— STATED PROBLEM —
Give back the lines exactly, from the first one to the line with "import Module from 'manifold-3d';", both ends included.

— DATA EXTRACT —
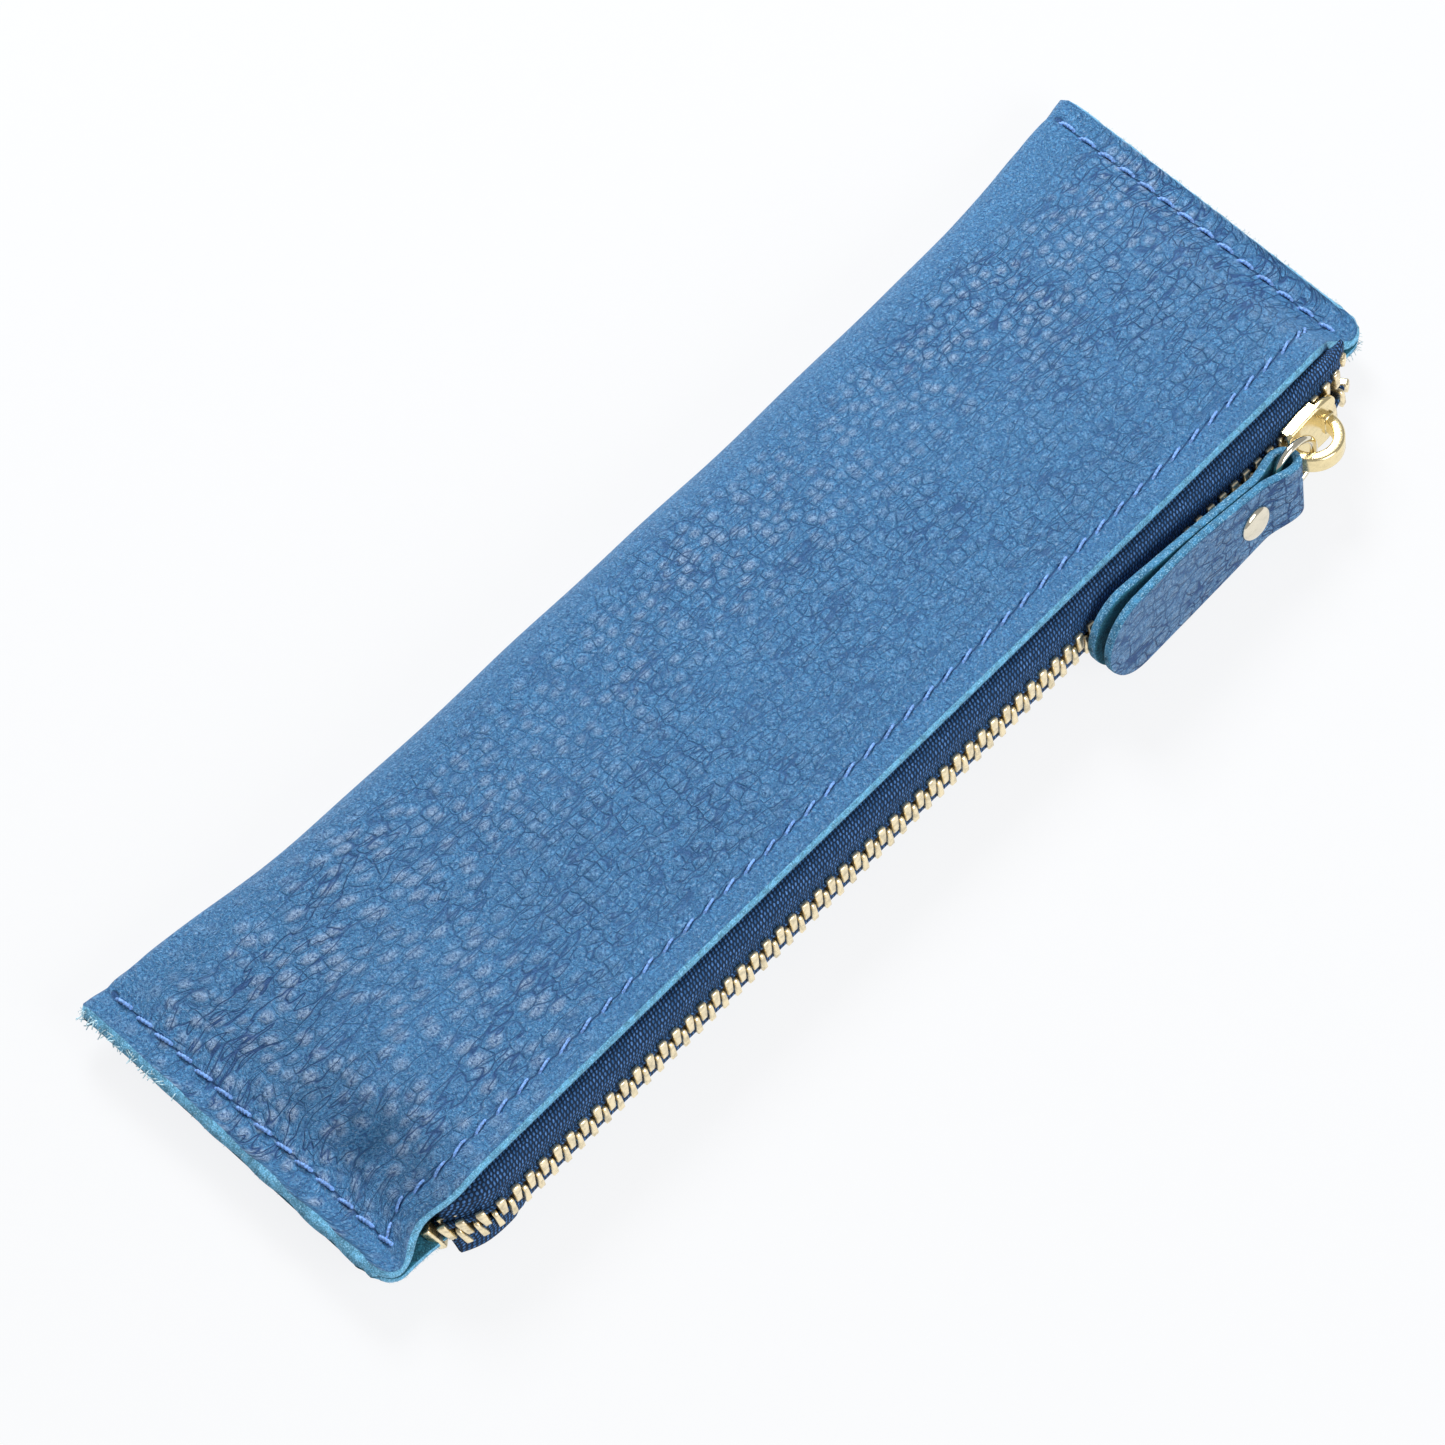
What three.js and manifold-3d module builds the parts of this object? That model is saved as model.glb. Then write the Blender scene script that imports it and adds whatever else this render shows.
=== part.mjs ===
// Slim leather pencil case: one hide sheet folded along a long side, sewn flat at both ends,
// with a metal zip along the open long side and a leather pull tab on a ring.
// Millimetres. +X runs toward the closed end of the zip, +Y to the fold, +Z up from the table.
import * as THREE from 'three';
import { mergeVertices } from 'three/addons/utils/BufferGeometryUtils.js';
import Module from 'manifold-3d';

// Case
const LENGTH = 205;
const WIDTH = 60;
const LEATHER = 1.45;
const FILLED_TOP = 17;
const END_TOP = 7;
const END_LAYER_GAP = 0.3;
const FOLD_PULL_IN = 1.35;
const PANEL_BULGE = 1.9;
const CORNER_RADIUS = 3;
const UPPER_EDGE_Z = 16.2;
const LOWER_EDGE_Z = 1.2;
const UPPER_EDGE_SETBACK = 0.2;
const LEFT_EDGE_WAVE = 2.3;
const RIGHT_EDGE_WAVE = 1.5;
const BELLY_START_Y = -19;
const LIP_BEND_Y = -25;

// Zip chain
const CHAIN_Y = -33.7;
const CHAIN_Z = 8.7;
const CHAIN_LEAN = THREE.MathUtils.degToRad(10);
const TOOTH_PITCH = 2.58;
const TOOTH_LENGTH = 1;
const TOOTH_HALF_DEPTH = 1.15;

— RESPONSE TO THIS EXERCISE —
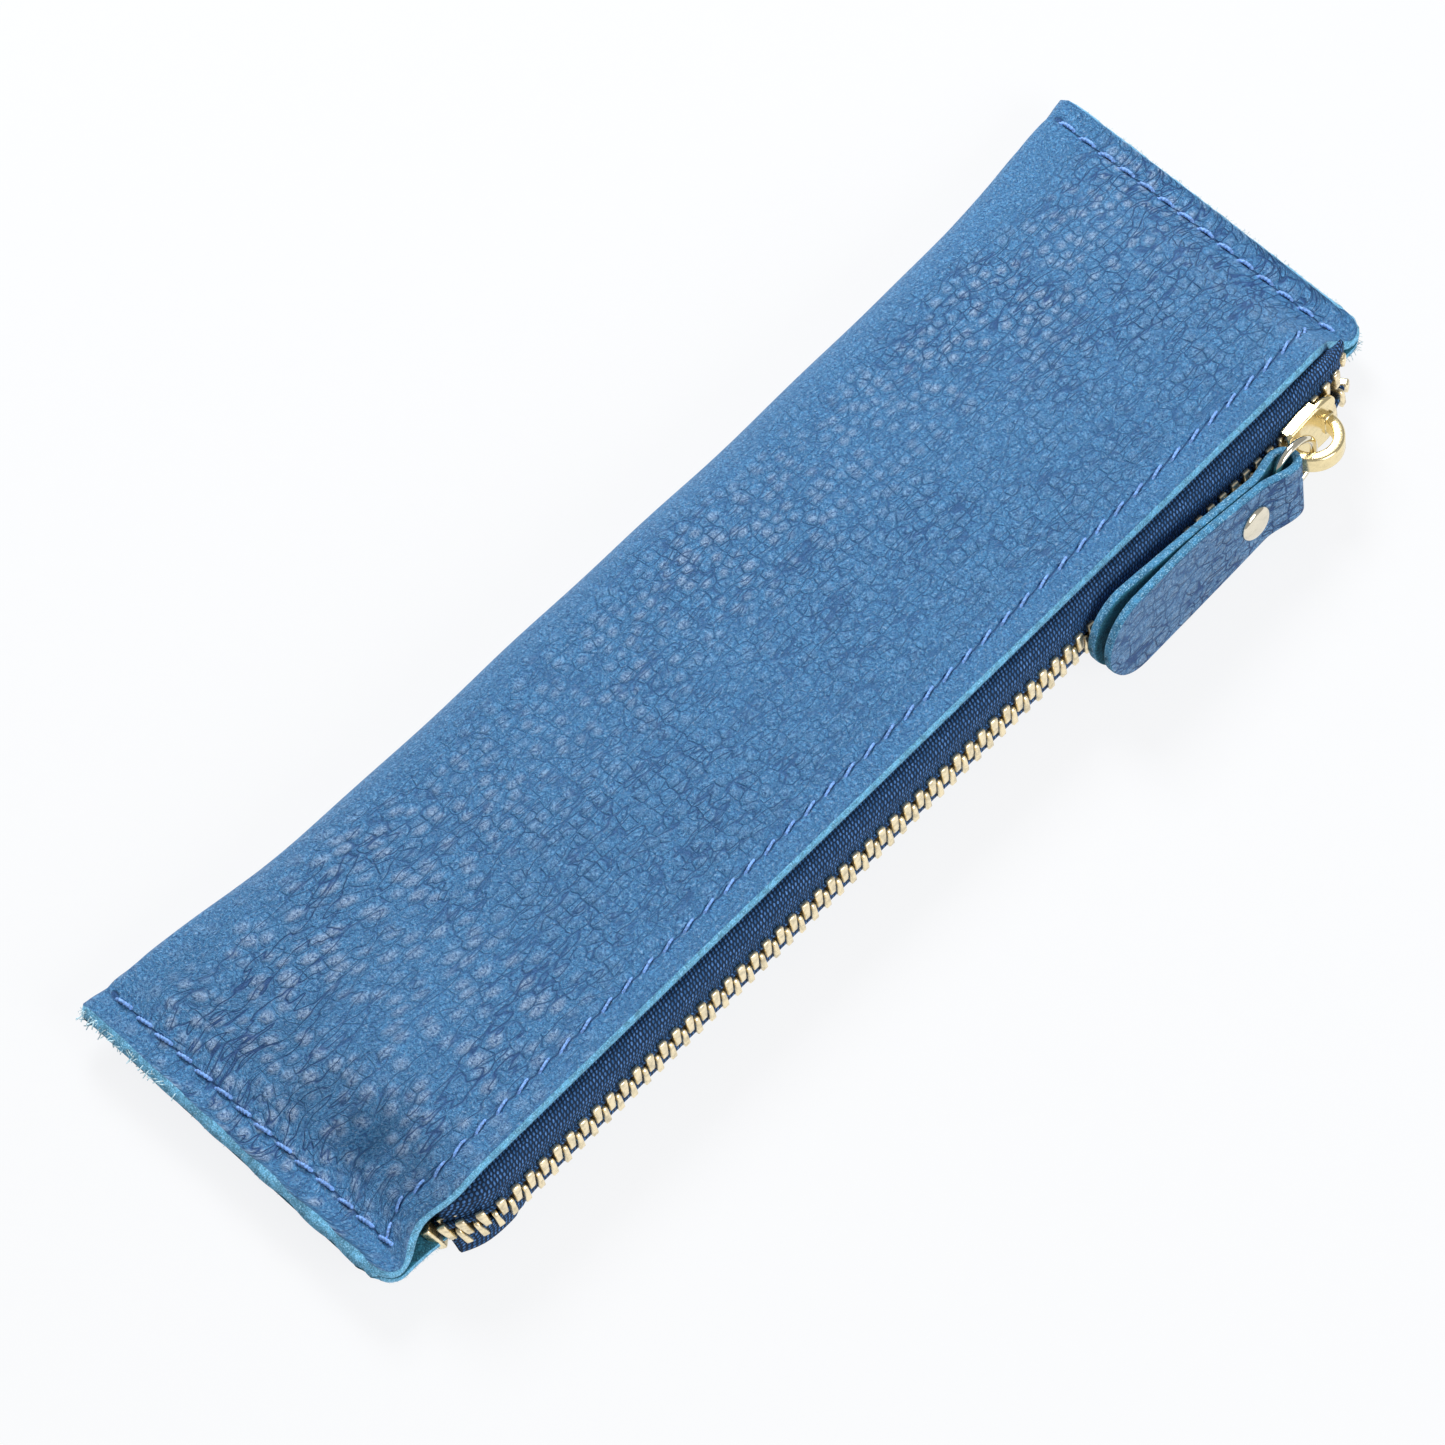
What three.js and manifold-3d module builds the parts of this object? That model is saved as model.glb. Then write the Blender scene script that imports it and adds whatever else this render shows.
=== part.mjs ===
// Slim leather pencil case: one hide sheet folded along a long side, sewn flat at both ends,
// with a metal zip along the open long side and a leather pull tab on a ring.
// Millimetres. +X runs toward the closed end of the zip, +Y to the fold, +Z up from the table.
import * as THREE from 'three';
import { mergeVertices } from 'three/addons/utils/BufferGeometryUtils.js';
import Module from 'manifold-3d';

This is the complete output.